Interview: A Period Time Captured in the Powerful Vocals of Samantha Alice of Carpathia.



With Guest Writer: Rachel Lyle

A powerful presence lies in a voice that is spellbinding. Samantha Alice recently sat down and talked with BANGS! about the historical ties in's to their new EP '1912' and the titles of each track.

Rachel Lyle: What was it over these past 3 years that happened to solidify what and where Carpathia is now? There seems to almost be a story here that needs to be told.
Samantha Alice: It all started with Bobby and Jason. Their family knew each other well and basically convinced the two of them to start a band together. Bobby had met Andrew in a previous project, and Andrew actually reached out and asked to be a part of their project, which worked out super well for the guys. They played instrumentally for over a year together, albeit looking for a singer, but still super proggy stuff. It wasn’t until 2016 that Samantha had her last performance with her previous band, and Bobby happened to be in the crowd that night and contacted her literally the next day. The band itself had such an awesome sound, something entirely unique, and at first, Samantha and the guys were attempting to write over the instrumental songs, which was not easy, to say the least. Certain songs you can actually listen to on youtube, like Culture Shock and Telepathy, Heavens Ending…but, if we were being honest, things didn’t start to actually make sense and blend well until after their first studio session in No Boundaries with producer Chris Piquette. We had to actually figure out how to take each piece of our own unique styles and influences and learn to use them all together in harmony, and now, it’s like breathing.  

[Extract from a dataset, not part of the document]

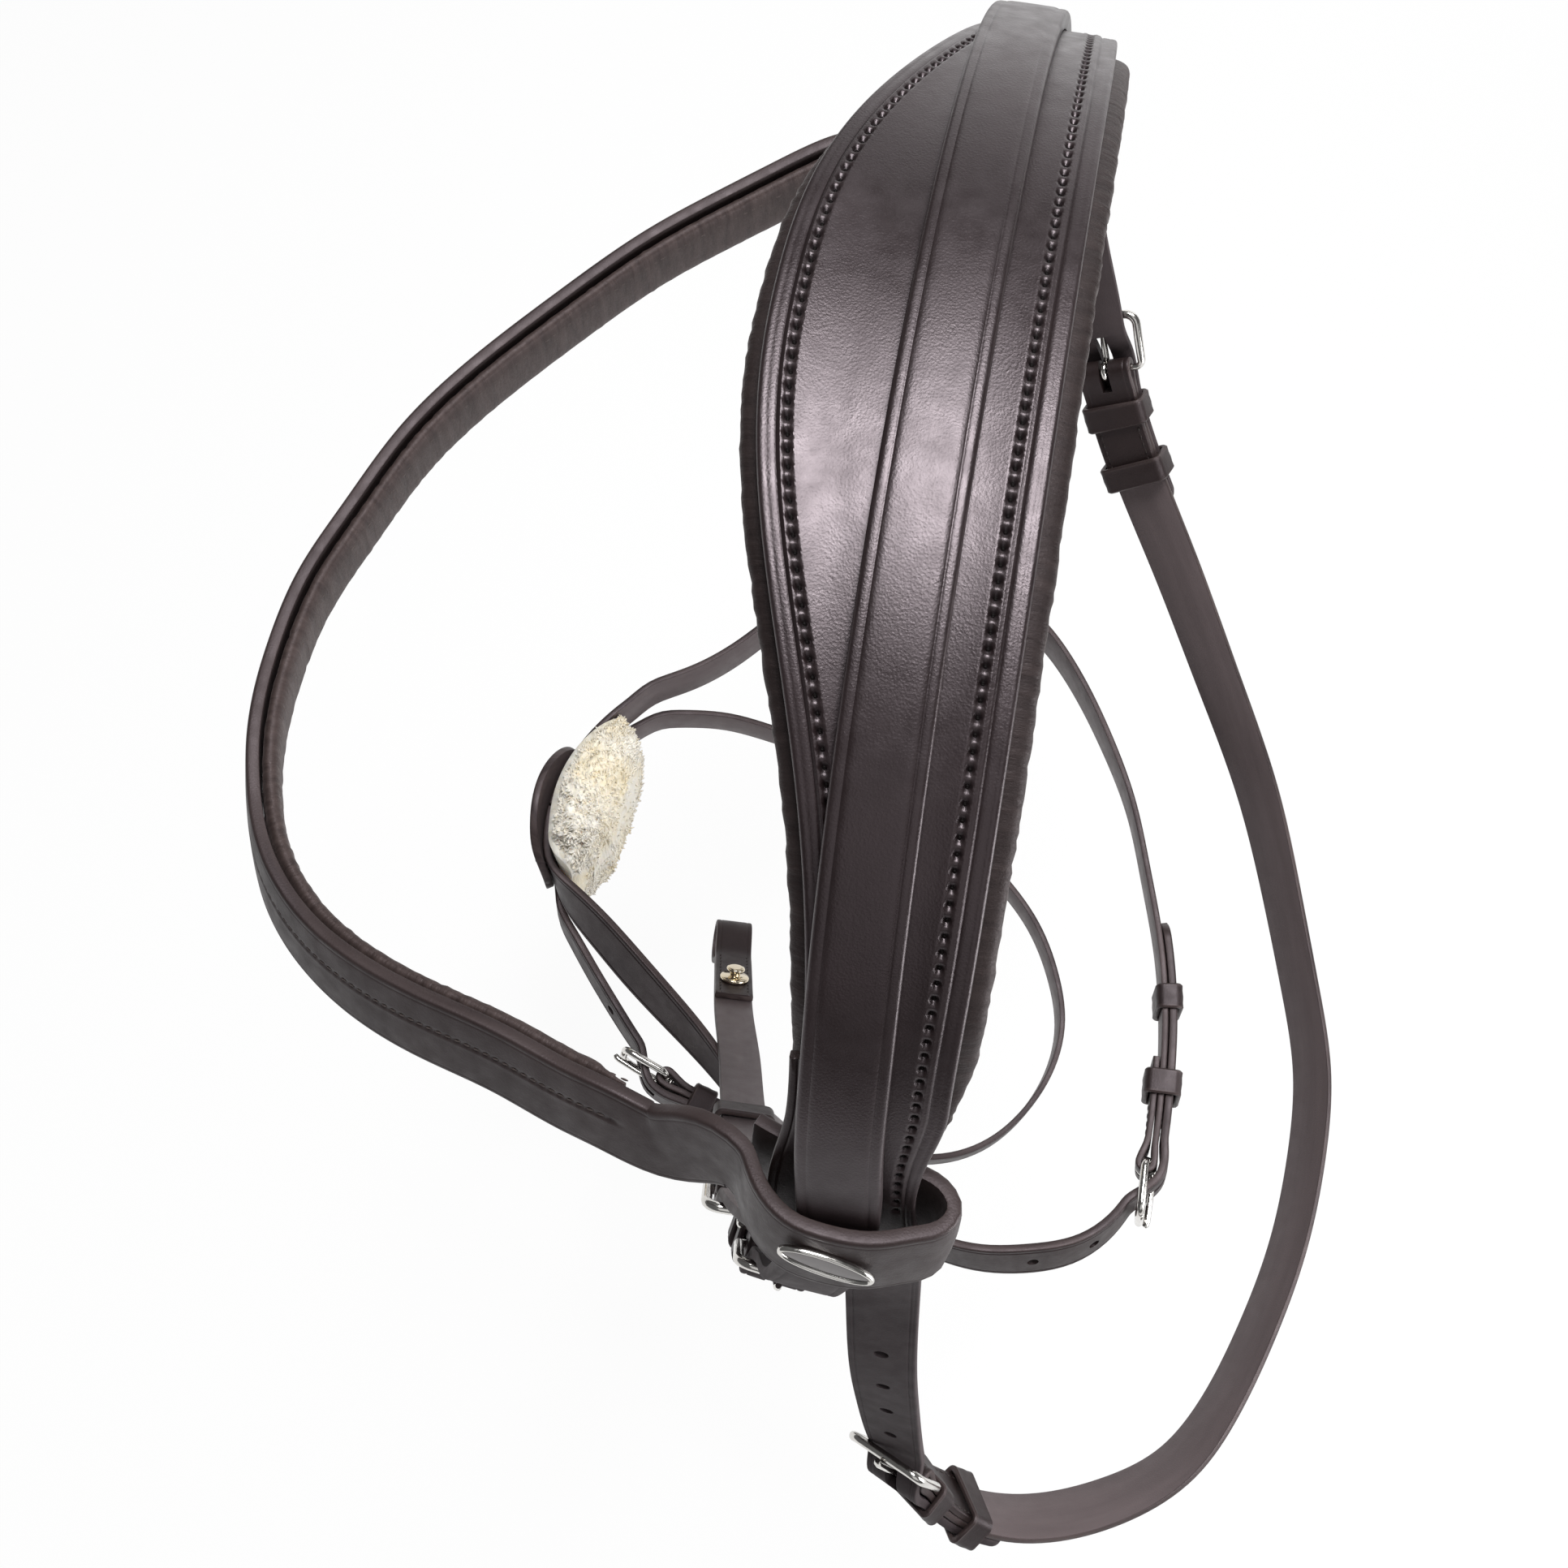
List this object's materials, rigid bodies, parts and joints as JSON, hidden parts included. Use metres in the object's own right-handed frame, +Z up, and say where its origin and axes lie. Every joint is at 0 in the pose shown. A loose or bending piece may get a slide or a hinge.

Rachel Lyle: Listening to the vocals on the new EP 1912 sometimes there seems to almost be a hard glance over to the hard pop rock. The essence of Pink and Evanescence come forth. Who were some of your influences Samantha?
Samantha Alice: I’ve never gotten Pink before! That’s cool! My influences range from Chris Cornell to Eddie Vedder, Lacey Sturm and the entire band Chevelle.


Rachel Lyle: Talk to us about the pilgrimage that formed the band name Carpathia, who is the history guru in this band?
Samantha Alice: Andrew, one hundred percent. He’s a genius when it comes to naming songs in relation to badass historic moments. We’d been struggling to find a name, as many do, and Andrew had been researching names of Captains of ships and stumbled across the RMS Carpathia, which was the ship that saved the remaining survivors from the Titanic shipwreck in 1912. 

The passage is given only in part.